Section 7.    Modification of Remedies for Certain Indirect Transfers. In the event of any Transfer that does not involve a transfer of Common Stock within the meaning of New Jersey law but which would cause the transferee or any other Person to become a Ten Percent Shareholder, or would cause the Beneficial Ownership of a Ten Percent Shareholder to increase, the application of Section 5 and Section 6 of this Article XI shall be modified as described in this Section 7. In such case, no such Ten Percent Shareholder shall be required to dispose of any interest that is not Common Stock, but such Ten Percent Shareholder and/or any Person whose ownership of Common Stock is attributed to such Ten Percent Shareholder shall be deemed to have disposed of and shall be required to dispose of sufficient Common Stock (which Common Stock shall be disposed of in the inverse order in which it was acquired) to cause such Ten Percent Shareholder, following such disposition, not to be in violation of this Article XI. Such disposition shall be deemed to occur simultaneously with the Transfer giving rise to the application of this provision, and such shares of Common Stock that are deemed to be disposed of shall be considered Excess Securities and shall be disposed of through the Agent as provided in Sections 5 and 6 of this Article XI, except that the maximum aggregate amount payable either to such Ten Percent Shareholder, or to such other Person that was the direct holder of such Excess Securities, in connection with such sale shall be the Market Price of such Excess Securities at the time of the purported Transfer.
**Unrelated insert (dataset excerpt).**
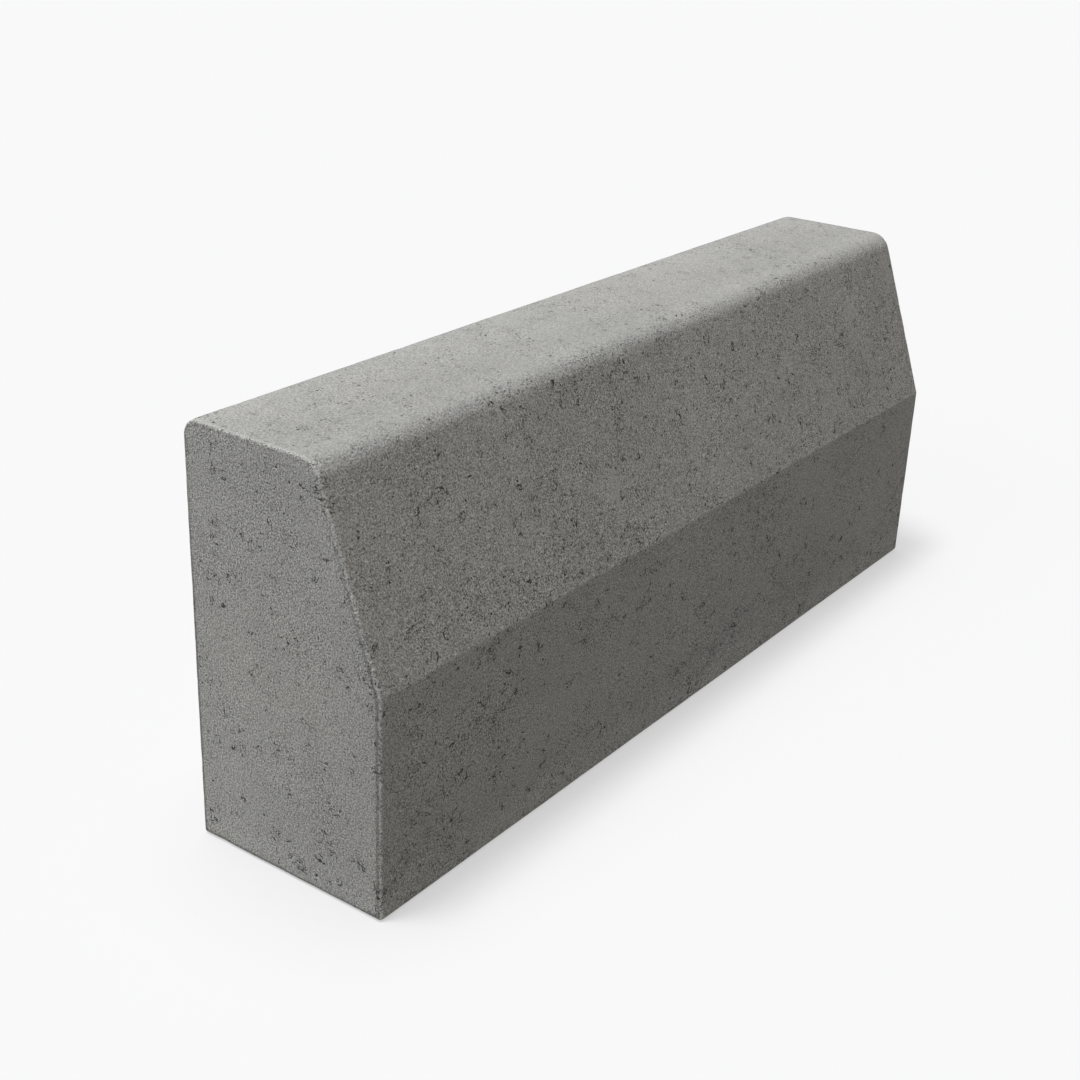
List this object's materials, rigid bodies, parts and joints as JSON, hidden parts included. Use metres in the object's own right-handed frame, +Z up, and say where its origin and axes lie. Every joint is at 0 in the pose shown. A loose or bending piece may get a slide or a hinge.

All expenses incurred by the Agent in disposing of such Excess Securities shall be paid out of any amounts due such Ten Percent Shareholder or such other Person. The purpose of this Section 7 is to extend the restrictions in Sections 2 and 4 of this Article XI to situations in which there is a Ten Percent Transaction without a direct Transfer of Securities, and this Section 7, along with the other provisions of this Article XI, shall be interpreted to produce the same results, with differences as the context requires, as a direct Transfer of Common Stock.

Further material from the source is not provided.